Science
SEBI Restricts Live Market Data for Investor Education to Combat Mis-Selling
The Securities and Exchange Board of India (SEBI) announced a significant shift in its regulations concerning investor education, stating that it will ban the use of live market data. This decision aims to address ongoing issues related to mis-selling practices in the financial education sector. The new rule comes shortly after SEBI imposed one of its largest penalties on a financial influencer, highlighting the urgency of tightening oversight in this area.
At a press conference held at the National Stock Exchange in Mumbai, SEBI Chairman Tuhin Kanta Pandey emphasized the need for regulatory consistency. He stated, “Only past market data will be used for educational purposes; current data should not be used.” This announcement marked the launch of the Past Risk and Return Verification Agency (PaRRVA), a new framework developed in collaboration with the NSE and CARE Ratings to independently verify the performance claims made by registered market intermediaries.

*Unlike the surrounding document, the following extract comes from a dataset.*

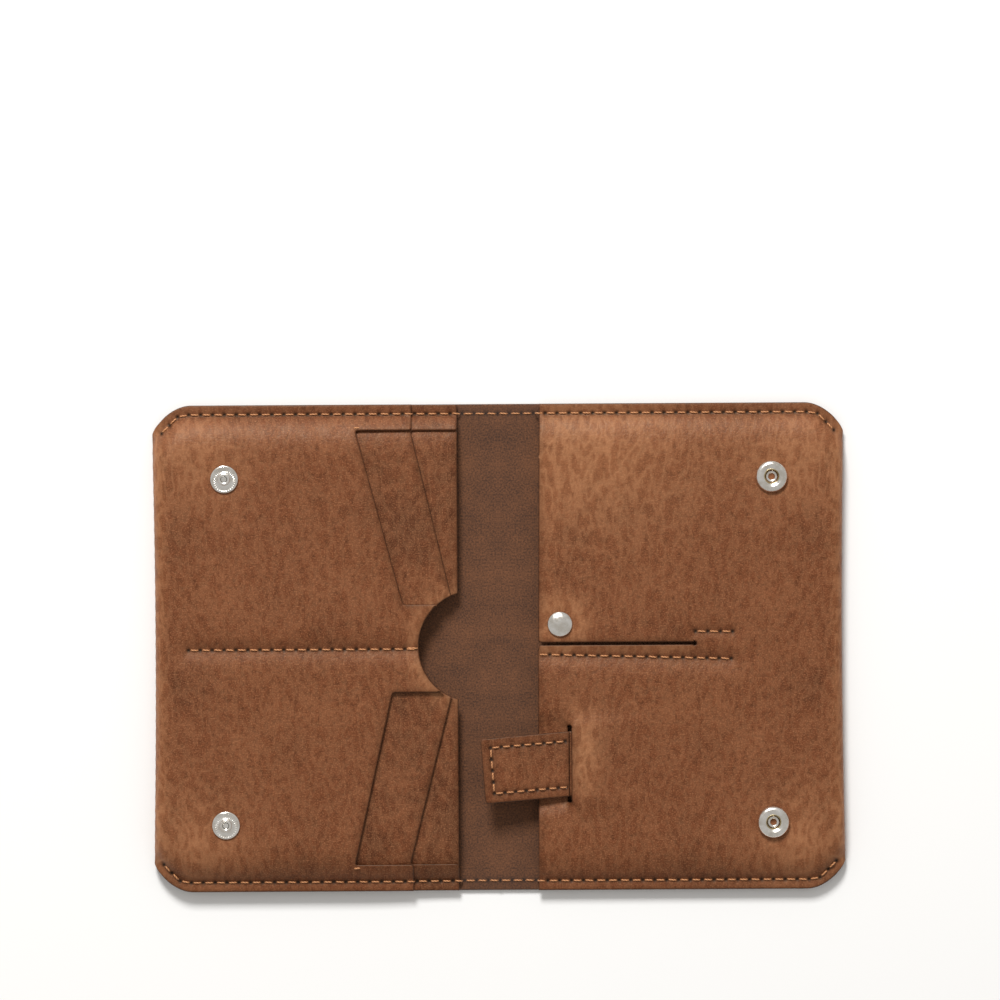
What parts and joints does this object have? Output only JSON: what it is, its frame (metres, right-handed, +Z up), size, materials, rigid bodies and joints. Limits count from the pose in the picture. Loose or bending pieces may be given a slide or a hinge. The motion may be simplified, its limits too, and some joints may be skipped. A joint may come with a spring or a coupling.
{
  "type": "passport holder",
  "caption": "Open bifold leather travel wallet: passport pocket and card slots on one half, note, coin and card pockets on the other, snap closures and a pull strap.",
  "frame": {"origin": "middle of the spine on the face that the open wallet lies on", "axes": "+X across both halves towards the coin pocket, +Y along the spine towards the top, +Z up out of the pockets"},
  "size_m": [0.217, 0.1524, 0.0112],
  "materials": {
    "waxed_leather": "waxed pull-up leather, fine pebble grain",
    "leaf_leather": "waxed leather leaf with a napped flesh side",
    "nickel": "polished nickel plate, lightly worn",
    "brass": "dull stamped brass",
    "thread": "waxed linen thread, two strands twisted"
  },
  "bodies": {
    "right_half": {"right_cover": "waxed_leather", "divider_leaf": "leaf_leather", "strap_loop": "waxed_leather", "upper_socket": "nickel", "upper_socket_post": "brass", "upper_spring": "brass", "lower_socket": "nickel", "lower_socket_post": "brass", "lower_spring": "brass", "coin_stud": "nickel", "coin_stud_post": "brass", "right_top_stitches": "thread", "right_bottom_stitches": "thread", "right_divider_stitches": "thread", "coin_stay_stitches": "thread", "strap_anchor_stitches": "thread"},
    "spine": {"spine_cover": "waxed_leather", "spine_stitches": "thread"},
    "left_half": {"left_cover": "waxed_leather", "middle_leaf": "leaf_leather", "inner_leaf": "leaf_leather", "upper_stud": "nickel", "upper_stud_post": "brass", "lower_stud": "nickel", "lower_stud_post": "brass", "left_top_stitches": "thread", "left_bottom_stitches": "thread", "left_divider_stitches": "thread", "mouth_tacks": "thread"},
    "coin_flap": {"coin_flap": "waxed_leather", "coin_cap": "nickel", "coin_socket": "nickel", "coin_spring": "brass"},
    "pull_tab": {"pull_strap": "waxed_leather", "tab_facing": "waxed_leather", "tab_stitches": "thread"}
  },
  "joints": [
    {"name": "cover_fold", "type": "hinge", "parent": "spine", "child": "left_half", "pos_m": [-0.0064, 0, 0.0028], "axis": [0, -1, 0], "range_deg": [-90, 0]},
    {"name": "spine_fold", "type": "hinge", "parent": "right_half", "child": "spine", "pos_m": [0.0064, 0, 0.0028], "axis": [0, -1, 0], "range_deg": [-90, 0], "deforming": ["pull_strap", "tab_facing", "tab_stitches", "strap_loop"]},
    {"name": "coin_flap_bend", "type": "hinge", "parent": "right_half", "child": "coin_flap", "pos_m": [0.0612, 0.001, 0.0069], "axis": [-0.6366, 0.7712, 0], "range_deg": [0, 60], "deforming": ["coin_flap"]},
    {"name": "strap_pull", "type": "slide", "parent": "right_half", "child": "pull_tab", "axis": [-0.9971, -0.0767, 0], "range_m": [0, 0.024], "deforming": ["pull_strap", "strap_loop"]}
  ],
  "couplings": [
    {"joint": "spine_fold", "follows": "cover_fold", "ratio": 1}
  ]
}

Addressing Regulatory Confusion
Pandey acknowledged existing inconsistencies in SEBI’s guidance that have created confusion among market educators. One circular issued in January 2025 restricts educators from using market data from the previous three months, requiring a minimum lag to prevent concealed stock-tipping. In contrast, the 2023 Investment Adviser Master Circular permits the use of live market feeds, provided educational entities do not offer actionable advice.
This inconsistency has left educators, including algorithm trainers and technical analysts, uncertain about compliance when utilizing real-time data in their teaching. Despite recognizing the regulatory gap, Pandey dismissed claims of a “regulatory vacuum,” asserting instead that there is merely a “lack of understanding.” He reiterated SEBI’s commitment to preventing mis-selling disguised as educational activities, stating, “Live data should be for education only, not for current market action.”
Enforcement Following Significant Penalty
This clarification comes in the wake of SEBI’s December 4 order against Avdhoot Sathe, a financial influencer whose academy faced severe penalties. SEBI directed Sathe to disgorge Rs 546 crore and prohibited him and his trading academy from participating in securities markets. The regulator found that the academy had provided specific buy and sell recommendations, stop-loss levels, and live trading calls without the necessary registration as investment advisers.
Referencing a recent survey, Pandey pointed out that 62 percent of respondents make investment decisions based on recommendations from financial influencers, yet only about one-third reported having adequate knowledge of the securities market. He stressed the necessity for credible performance data to manage investor expectations and encourage responsible investing practices.
With these new regulations, SEBI aims to enhance the integrity of financial education in India and protect investors from misleading practices while fostering a more informed investment community.